Afrique: Les pays appelés à traduire le concept du NOMIC dans leurs activités sur le plan national et régional

27 Avril 2021

La région Sud et les pays du tiers monde sont appelés à prolonger intellectuellement le débat sur le concept de NOMIC (Nouvel ordre mondial de l'information et de la communication) et le traduire dans leurs activités sur le plan national et régional. L'invite est du rapporteur spécial de l'ONU sur les formes contemporaines de racisme, de discrimination raciale, de xénophobie et de l'intolérance, M. Doudou Diène. Un appel qui traduit l'actualité d'un concept initié par le Pr Amadou Mahtar Mbow, alors Directeur général de l'UNESCO.

Mettre ensemble les forces africaines sur le plan intellectuel, technologique et éthique pour contrer les nouvelles forces qui contrôlent la société de l'information et de la communication dans le monde.

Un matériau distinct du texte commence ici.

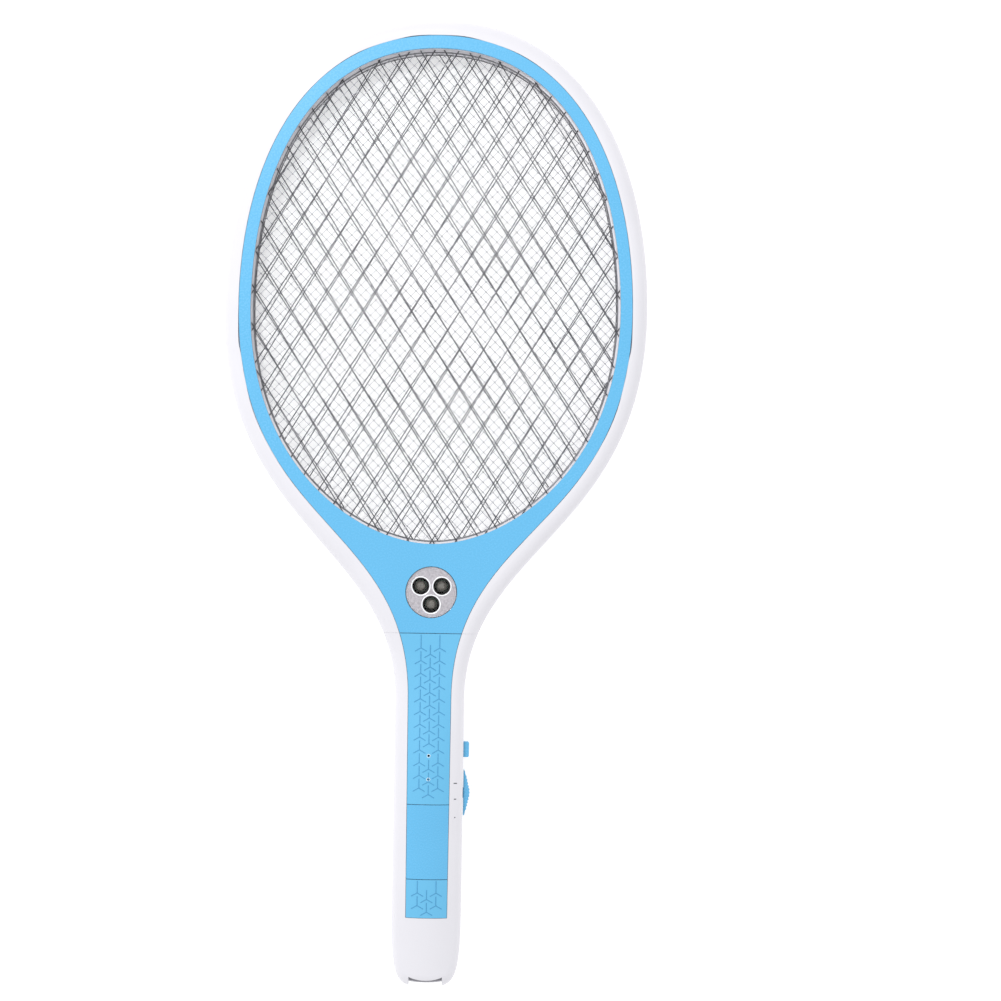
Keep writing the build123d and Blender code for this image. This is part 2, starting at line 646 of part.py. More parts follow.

C'est l'un des souhaits pieux exprimé lors du wébinaire tenu le samedi 24 avril 2021 sur le thème « Amadou Mahtar Mbow le Visionnaire: Histoire et Actualité du Nomic ». Cette rencontre virtuelle est organisée dans le cadre de la célébration du Centenaire du Pr Amadou Mahtar Mbow.

Un après-midi d'échange qui a permis aux panélistes de traiter la question la plus lourde de la gestion de l'UNESCO par Amadou Mahtar Mbow.

Une thématique qui avait d'ailleurs avait suscité des réactions au sein de la communauté internationale avec le retrait des États Unis de cet organisme onusien.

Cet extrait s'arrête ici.